Copy each line exactly. Leave nothing out.

◇ ◇ ◇

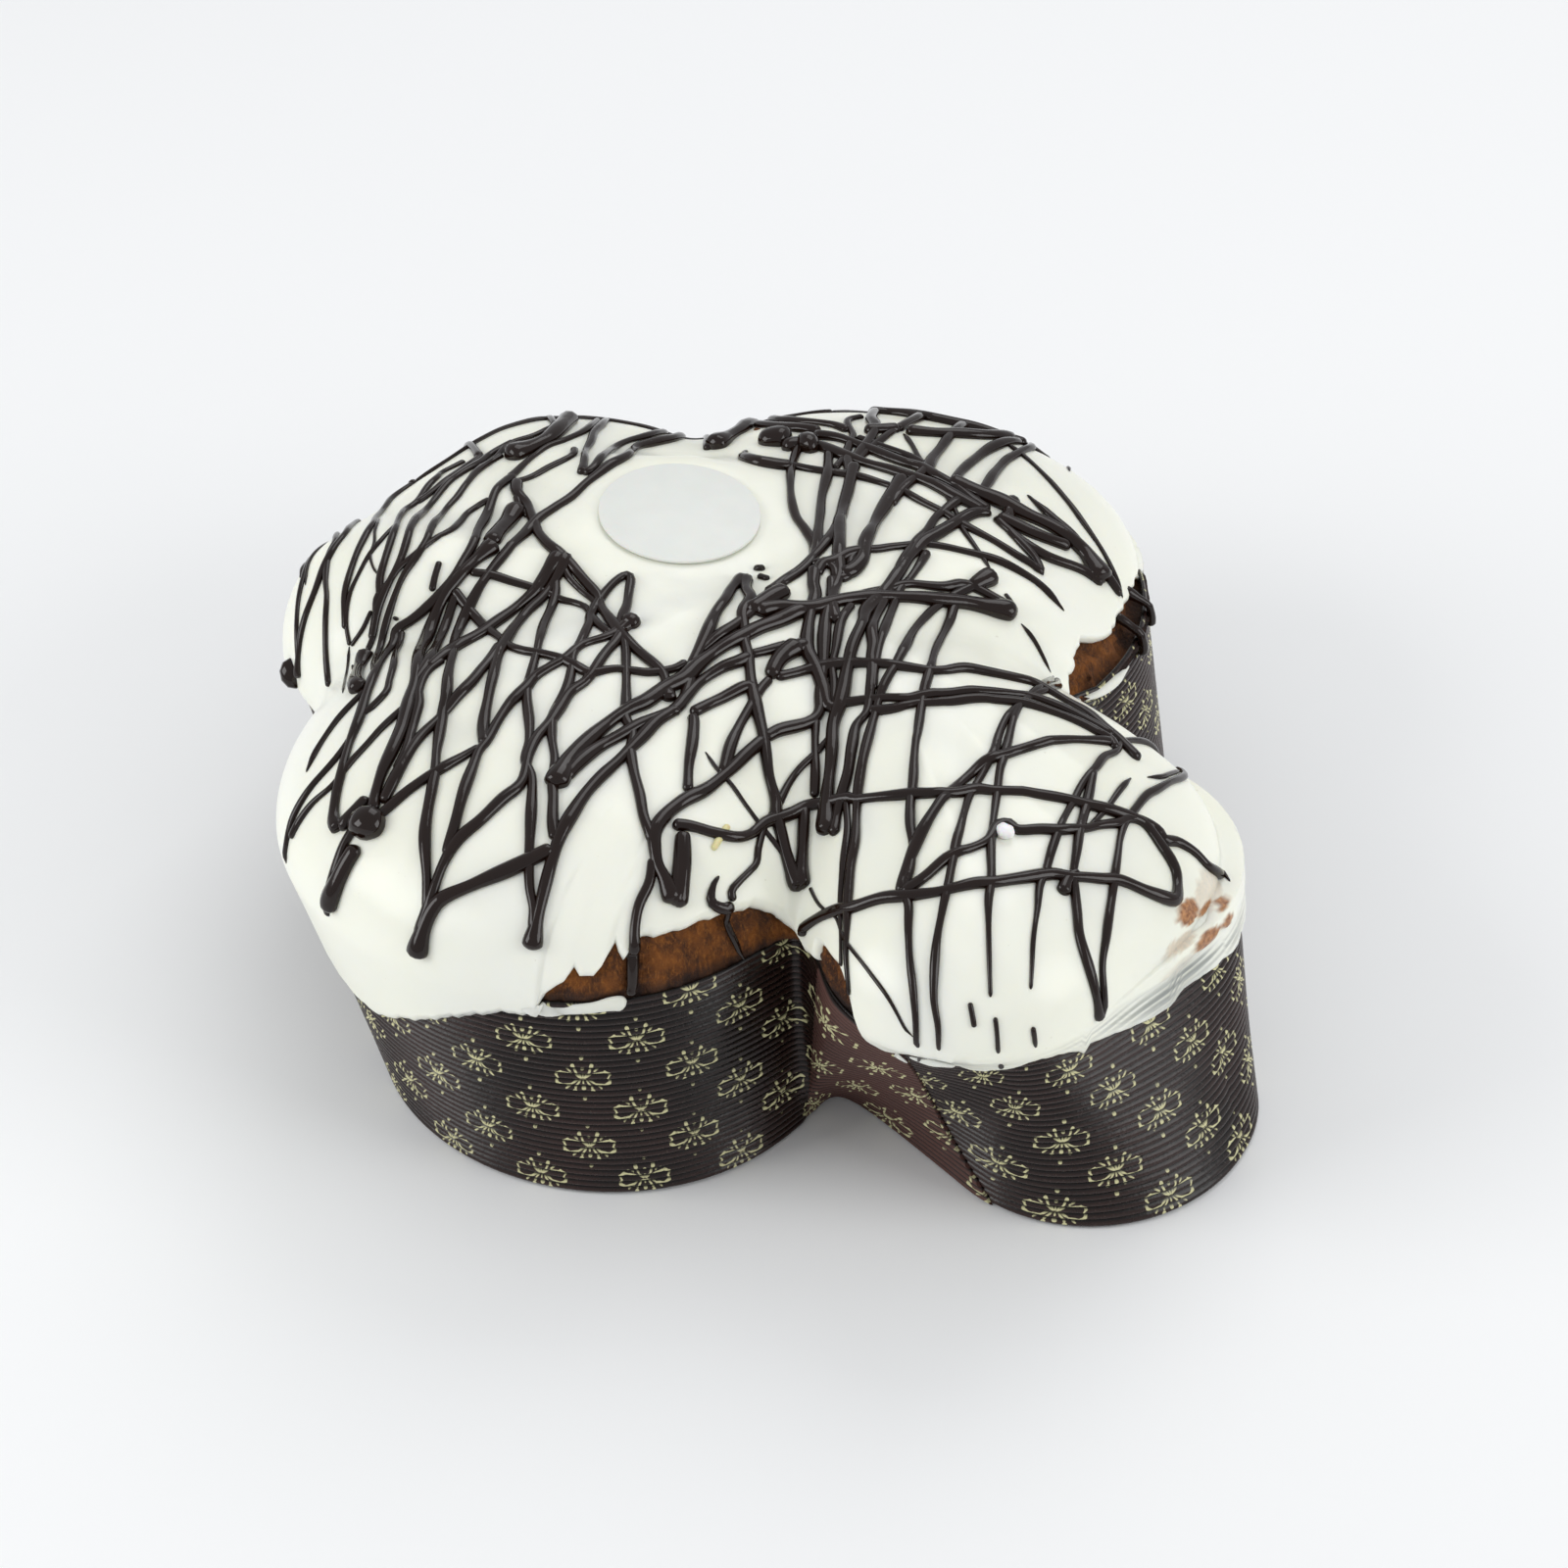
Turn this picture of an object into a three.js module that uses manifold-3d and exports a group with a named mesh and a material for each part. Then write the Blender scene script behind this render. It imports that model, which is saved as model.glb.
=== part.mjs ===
// Colomba: a dove-shaped festive loaf in its brown paper case, under white icing with dark drizzle.
// Millimetres, +Z up. The head points along +X, the tail along -X, the wings along -Y and +Y.
import * as THREE from "three";
import { mergeVertices } from "three/addons/utils/BufferGeometryUtils.js";
import Module from "manifold-3d";

const wasm = await Module();
wasm.setup();

const caseHeight = 72; // paper wall, floor to rim
const paper = 1.0; // thickness of the corrugated paper
const lap = 0.9; // step where the paper strip overlaps itself
const gap = 0.35; // clearance between pieces
const icingOver = 2.0; // how far the icing stands outside the rim
const icingThick = icingOver + paper; // thickness of the icing on the crust
const icingClear = 1.0; // between the paper and the icing that hangs over the rim
const crownReach = 60; // distance from the edge at which the dome is full height
const centre = [15.4, -11.16]; // middle of the outline, which becomes the origin
const hub = [-2, -4]; // point that all rays of the outline start from
const blend = 6; // softness of the notches between lobes
const columns = 86; // rays around the loaf
const discRadius = 22; // round wafer pressed into the icing
const discThick = 0.8;
const discAt = [-43, 9];
const discHeight = 103.6; // of its underside, at its middle
const discTilt = [-0.056, -0.032]; // slope of the disc along X and Y

// Lobes as round cones: root x, y, radius, then tip x, y, radius.
// The foot of the case is one set, and its rim another, because the paper leans as it rises.
const footLobes = [
  [0, -10, 40, 4.7, -75.6, 57.8], // near wing, head side
  [0, -10, 38, -6.7, -77.4, 52.5], // near wing, tail side
  [20, -4, 38, 119.1, -25.5, 38.6], // head
  [20, -4, 36, 120.9, -12.3, 37.2],
  [0, 10, 40, 12, 68, 58.5], // far wing
  [-20, -4, 32, -82, -34, 34], // tail
  [-20, 6, 32, -82, 18, 37],
  [-20, 0, 32, -86, -9, 34],
];
const rimLobes = [
  [0, -10, 44, 0.1, -82.3, 61.6],
  [-10, -10, 36, -24, -87, 56.5],
  [30, 0, 30, 103, -57, 37],
  [20, 0, 36, 104, -6, 38],
  [30, 0, 30, 104, -28, 35],
  [0, 10, 44, 2, 54, 65],
  [-10, 10, 40, -24, 54, 56],
  [-20, -4, 36, -87, -45, 38],
  [-20, 6, 36, -86, 18, 42],
  [-20, 0, 36, -88, -12, 37],
];
// Height of the dome above the rim at the middle of each part: x, y, height.
const crowns = [
  [0, 0, 38],
  [-5, -85, 33],
  [100, -30, 31],
  [6, 66, 23],
  [-50, 85, 25],
  [-78, -5, 33],
  [-124, -36, 42],
  [-118, 32, 27],
  [-92, 66, 16],
];
const crownSpread = 40; // how far each of these reaches
// Places where the dome is lower and starts further in: the head's tip, and the far wing's side.
const slumps = [
  { at: [142, 20], spread: 26, share: 0.6, setback: 7 },
  { at: [74, 88], spread: 26, share: 0.4, setback: 6 },
];

const clamp = (v, lo, hi) => Math.min(hi, Math.max(lo, v));
const mix = (a, b, t) => a + (b - a) * t;
const smooth = (t) => t * t * (3 - 2 * t);
const bell = (d, spread) => Math.exp(-(d * d) / (2 * spread * spread));

// Signed distance to the smooth union of the lobes, negative inside.
function outlineField(lobes, x, y) {
  let sum = 0;
  for (const [ax, ay, ar, bx, by, br] of lobes) {
    const ux = bx - ax,
      uy = by - ay;
    const t = clamp(((x - ax) * ux + (y - ay) * uy) / (ux * ux + uy * uy), 0, 1);
    const d = Math.hypot(x - ax - t * ux, y - ay - t * uy) - mix(ar, br, t);
    sum += Math.exp(-d / blend);
  }
  return -Math.log(sum) * blend;
}

function radiusAt(lobes, angle) {
  let lo = 0,
    hi = 260;
  for (let i = 0; i < 44; i++) {
    const mid = (lo + hi) / 2;
    const x = hub[0] + mid * Math.cos(angle),
      y = hub[1] + mid * Math.sin(angle);
    if (outlineField(lobes, x, y) > 0) hi = mid;
    else lo = mid;
  }
  return (lo + hi) / 2;
}

// Angles of the columns, which stand closer together where the outline bends.
function columnAngles(count) {
  const fine = 1440;
  const pts = Array.from({ length: fine }, (_, i) => {
    const a = (2 * Math.PI * i) / fine,
      r = radiusAt(rimLobes, a);
    return [hub[0] + r * Math.cos(a), hub[1] + r * Math.sin(a)];
  });
  const at = (i) => pts[(i + fine) % fine];
  const heading = (i) => Math.atan2(at(i + 1)[1] - at(i)[1], at(i + 1)[0] - at(i)[0]);
  const cost = [0];
  for (let i = 0; i < fine; i++) {
    const turn = Math.abs(Math.sin((heading(i) - heading(i - 1)) / 2)) * 2;
    const step = Math.hypot(at(i + 1)[0] - at(i)[0], at(i + 1)[1] - at(i)[1]);
    cost.push(cost[i] + step + 9 * turn);
  }
  const angles = [];
  for (let k = 0, i = 0; k < count; k++) {
    const want = (cost[fine] * k) / count;
    while (cost[i + 1] < want) i++;
    angles.push((2 * Math.PI * (i + (want - cost[i]) / (cost[i + 1] - cost[i]))) / fine);
  }
  return angles;
}
const angles = columnAngles(columns);

function ring(lobes) {
  return angles.map((a) => {
    const r = radiusAt(lobes, a);
    return [hub[0] + r * Math.cos(a), hub[1] + r * Math.sin(a)];
  });
}
const foot = ring(footLobes);
const rim = ring(rimLobes);

// Outward normals of a closed ring in plan.
function normals(points) {
  const n = points.length;
  return points.map((_, i) => {
    const a = points[(i + n - 1) % n],
      b = points[(i + 1) % n];
    const len = Math.hypot(b[0] - a[0], b[1] - a[1]);
    return [(b[1] - a[1]) / len, (a[0] - b[0]) / len];
  });
}

function columnNear([x, y]) {
  let best = 0;
  rim.forEach((p, i) => {
    if (Math.hypot(p[0] - x, p[1] - y) < Math.hypot(rim[best][0] - x, rim[best][1] - y)) best = i;
  });
  return best;
}
// The strip's end laps over its start on the head's near flank.
const seamColumn = columnNear([112, -96]);
const lapStep = (i) => (i > seamColumn - 4 && i <= seamColumn ? lap : 0);
const creaseColumn = columnNear([139, 6]); // where the head's wall is dented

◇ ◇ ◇

TASK RESULT |
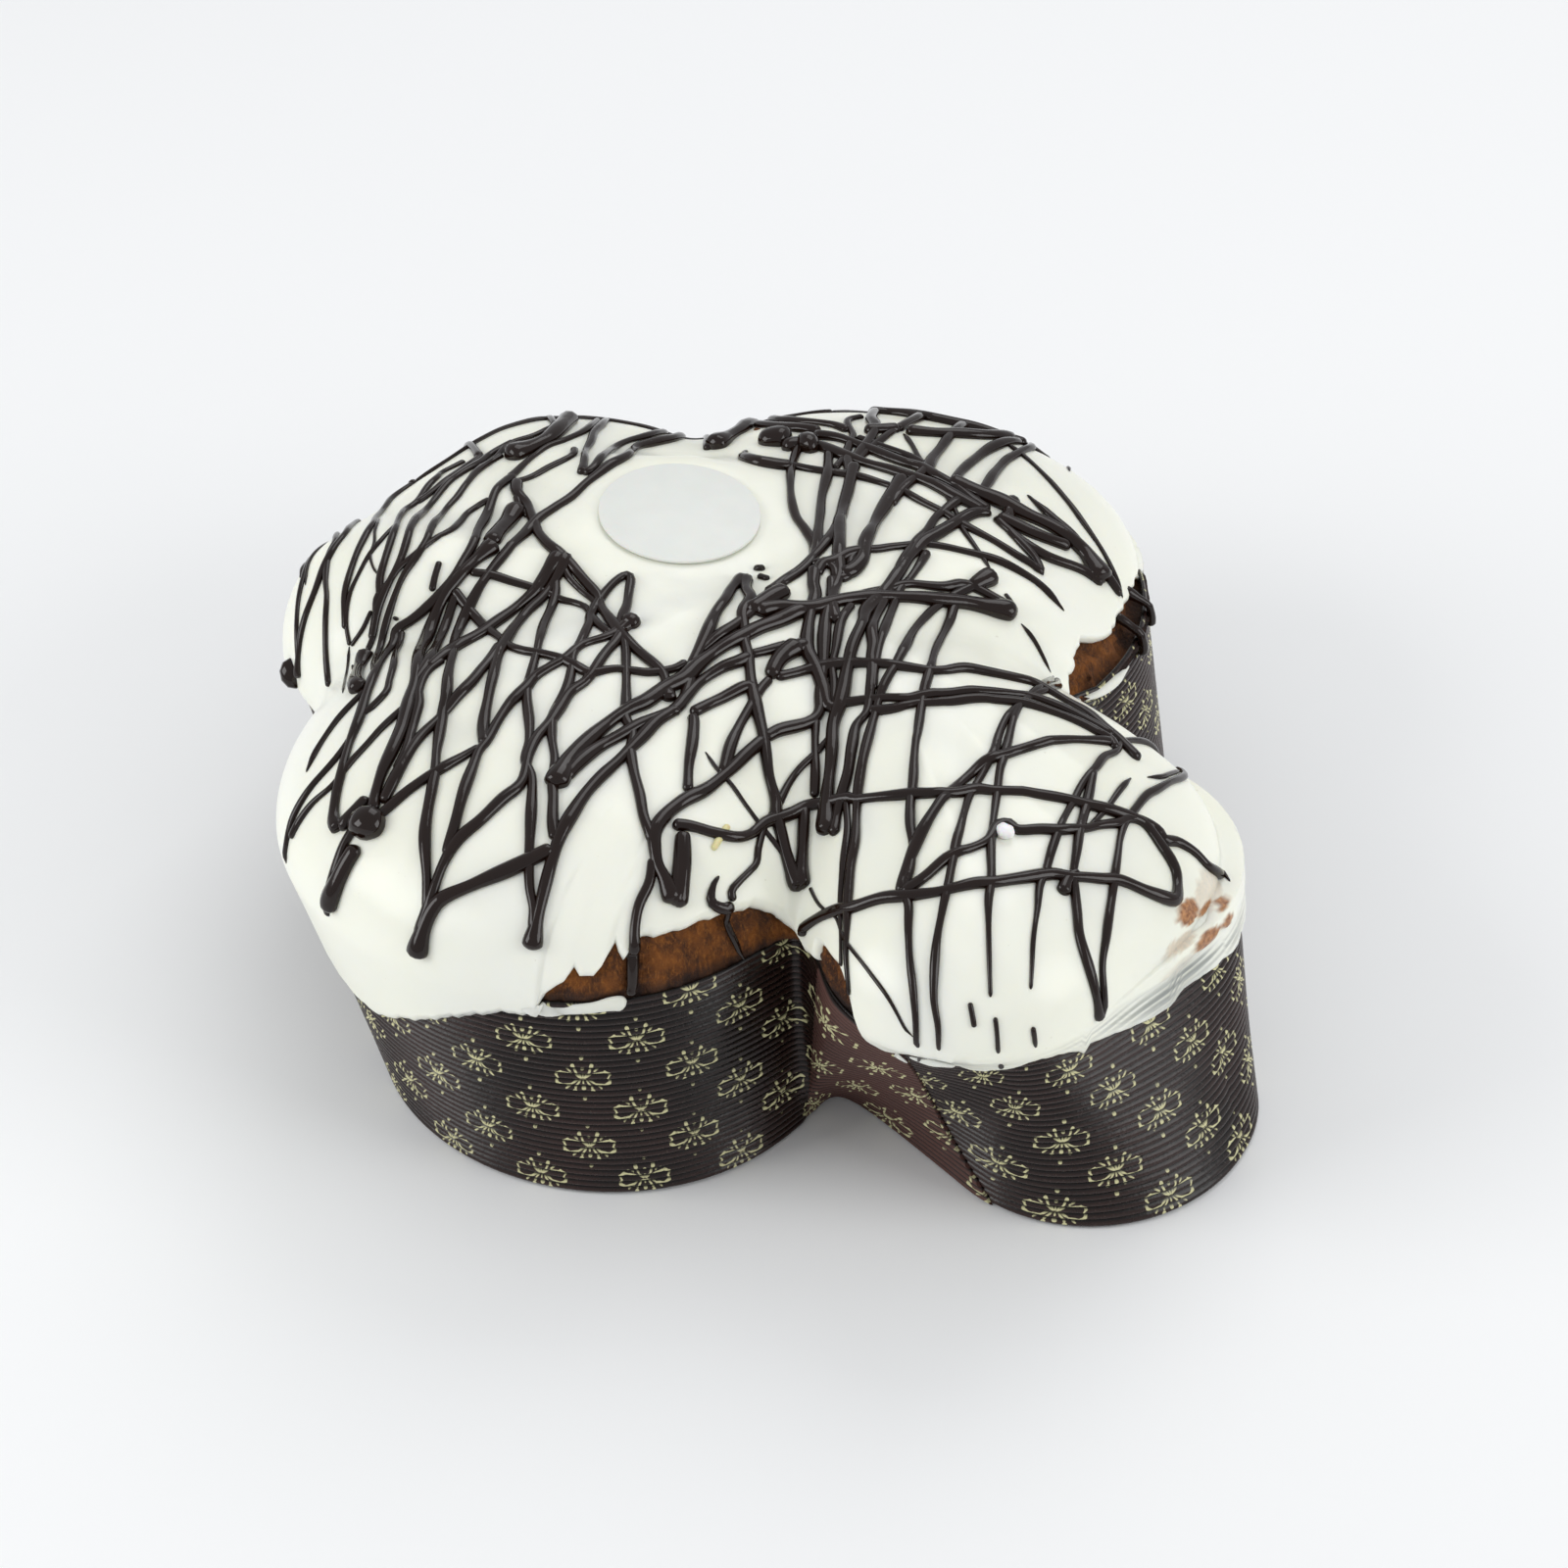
Turn this picture of an object into a three.js module that uses manifold-3d and exports a group with a named mesh and a material for each part. Then write the Blender scene script behind this render. It imports that model, which is saved as model.glb.
=== part.mjs ===
// Colomba: a dove-shaped festive loaf in its brown paper case, under white icing with dark drizzle.
// Millimetres, +Z up. The head points along +X, the tail along -X, the wings along -Y and +Y.
import * as THREE from "three";
import { mergeVertices } from "three/addons/utils/BufferGeometryUtils.js";
import Module from "manifold-3d";

const wasm = await Module();
wasm.setup();

const caseHeight = 72; // paper wall, floor to rim
const paper = 1.0; // thickness of the corrugated paper
const lap = 0.9; // step where the paper strip overlaps itself
const gap = 0.35; // clearance between pieces
const icingOver = 2.0; // how far the icing stands outside the rim
const icingThick = icingOver + paper; // thickness of the icing on the crust
const icingClear = 1.0; // between the paper and the icing that hangs over the rim
const crownReach = 60; // distance from the edge at which the dome is full height
const centre = [15.4, -11.16]; // middle of the outline, which becomes the origin
const hub = [-2, -4]; // point that all rays of the outline start from
const blend = 6; // softness of the notches between lobes
const columns = 86; // rays around the loaf
const discRadius = 22; // round wafer pressed into the icing
const discThick = 0.8;
const discAt = [-43, 9];
const discHeight = 103.6; // of its underside, at its middle
const discTilt = [-0.056, -0.032]; // slope of the disc along X and Y

// Lobes as round cones: root x, y, radius, then tip x, y, radius.
// The foot of the case is one set, and its rim another, because the paper leans as it rises.
const footLobes = [
  [0, -10, 40, 4.7, -75.6, 57.8], // near wing, head side
  [0, -10, 38, -6.7, -77.4, 52.5], // near wing, tail side
  [20, -4, 38, 119.1, -25.5, 38.6], // head
  [20, -4, 36, 120.9, -12.3, 37.2],
  [0, 10, 40, 12, 68, 58.5], // far wing
  [-20, -4, 32, -82, -34, 34], // tail
  [-20, 6, 32, -82, 18, 37],
  [-20, 0, 32, -86, -9, 34],
];
const rimLobes = [
  [0, -10, 44, 0.1, -82.3, 61.6],
  [-10, -10, 36, -24, -87, 56.5],
  [30, 0, 30, 103, -57, 37],
  [20, 0, 36, 104, -6, 38],
  [30, 0, 30, 104, -28, 35],
  [0, 10, 44, 2, 54, 65],
  [-10, 10, 40, -24, 54, 56],
  [-20, -4, 36, -87, -45, 38],
  [-20, 6, 36, -86, 18, 42],
  [-20, 0, 36, -88, -12, 37],
];
// Height of the dome above the rim at the middle of each part: x, y, height.
const crowns = [
  [0, 0, 38],
  [-5, -85, 33],
  [100, -30, 31],
  [6, 66, 23],
  [-50, 85, 25],
  [-78, -5, 33],
  [-124, -36, 42],
  [-118, 32, 27],
  [-92, 66, 16],
];
const crownSpread = 40; // how far each of these reaches
// Places where the dome is lower and starts further in: the head's tip, and the far wing's side.
const slumps = [
  { at: [142, 20], spread: 26, share: 0.6, setback: 7 },
  { at: [74, 88], spread: 26, share: 0.4, setback: 6 },
];

const clamp = (v, lo, hi) => Math.min(hi, Math.max(lo, v));
const mix = (a, b, t) => a + (b - a) * t;
const smooth = (t) => t * t * (3 - 2 * t);
const bell = (d, spread) => Math.exp(-(d * d) / (2 * spread * spread));

// Signed distance to the smooth union of the lobes, negative inside.
function outlineField(lobes, x, y) {
  let sum = 0;
  for (const [ax, ay, ar, bx, by, br] of lobes) {
    const ux = bx - ax,
      uy = by - ay;
    const t = clamp(((x - ax) * ux + (y - ay) * uy) / (ux * ux + uy * uy), 0, 1);
    const d = Math.hypot(x - ax - t * ux, y - ay - t * uy) - mix(ar, br, t);
    sum += Math.exp(-d / blend);
  }
  return -Math.log(sum) * blend;
}

function radiusAt(lobes, angle) {
  let lo = 0,
    hi = 260;
  for (let i = 0; i < 44; i++) {
    const mid = (lo + hi) / 2;
    const x = hub[0] + mid * Math.cos(angle),
      y = hub[1] + mid * Math.sin(angle);
    if (outlineField(lobes, x, y) > 0) hi = mid;
    else lo = mid;
  }
  return (lo + hi) / 2;
}

// Angles of the columns, which stand closer together where the outline bends.
function columnAngles(count) {
  const fine = 1440;
  const pts = Array.from({ length: fine }, (_, i) => {
    const a = (2 * Math.PI * i) / fine,
      r = radiusAt(rimLobes, a);
    return [hub[0] + r * Math.cos(a), hub[1] + r * Math.sin(a)];
  });
  const at = (i) => pts[(i + fine) % fine];
  const heading = (i) => Math.atan2(at(i + 1)[1] - at(i)[1], at(i + 1)[0] - at(i)[0]);
  const cost = [0];
  for (let i = 0; i < fine; i++) {
    const turn = Math.abs(Math.sin((heading(i) - heading(i - 1)) / 2)) * 2;
    const step = Math.hypot(at(i + 1)[0] - at(i)[0], at(i + 1)[1] - at(i)[1]);
    cost.push(cost[i] + step + 9 * turn);
  }
  const angles = [];
  for (let k = 0, i = 0; k < count; k++) {
    const want = (cost[fine] * k) / count;
    while (cost[i + 1] < want) i++;
    angles.push((2 * Math.PI * (i + (want - cost[i]) / (cost[i + 1] - cost[i]))) / fine);
  }
  return angles;
}
const angles = columnAngles(columns);

function ring(lobes) {
  return angles.map((a) => {
    const r = radiusAt(lobes, a);
    return [hub[0] + r * Math.cos(a), hub[1] + r * Math.sin(a)];
  });
}
const foot = ring(footLobes);
const rim = ring(rimLobes);

// Outward normals of a closed ring in plan.
function normals(points) {
  const n = points.length;
  return points.map((_, i) => {
    const a = points[(i + n - 1) % n],
      b = points[(i + 1) % n];
    const len = Math.hypot(b[0] - a[0], b[1] - a[1]);
    return [(b[1] - a[1]) / len, (a[0] - b[0]) / len];
  });
}

function columnNear([x, y]) {
  let best = 0;
  rim.forEach((p, i) => {
    if (Math.hypot(p[0] - x, p[1] - y) < Math.hypot(rim[best][0] - x, rim[best][1] - y)) best = i;
  });
  return best;
}
// The strip's end laps over its start on the head's near flank.
const seamColumn = columnNear([112, -96]);
const lapStep = (i) => (i > seamColumn - 4 && i <= seamColumn ? lap : 0);
const creaseColumn = columnNear([139, 6]); // where the head's wall is dented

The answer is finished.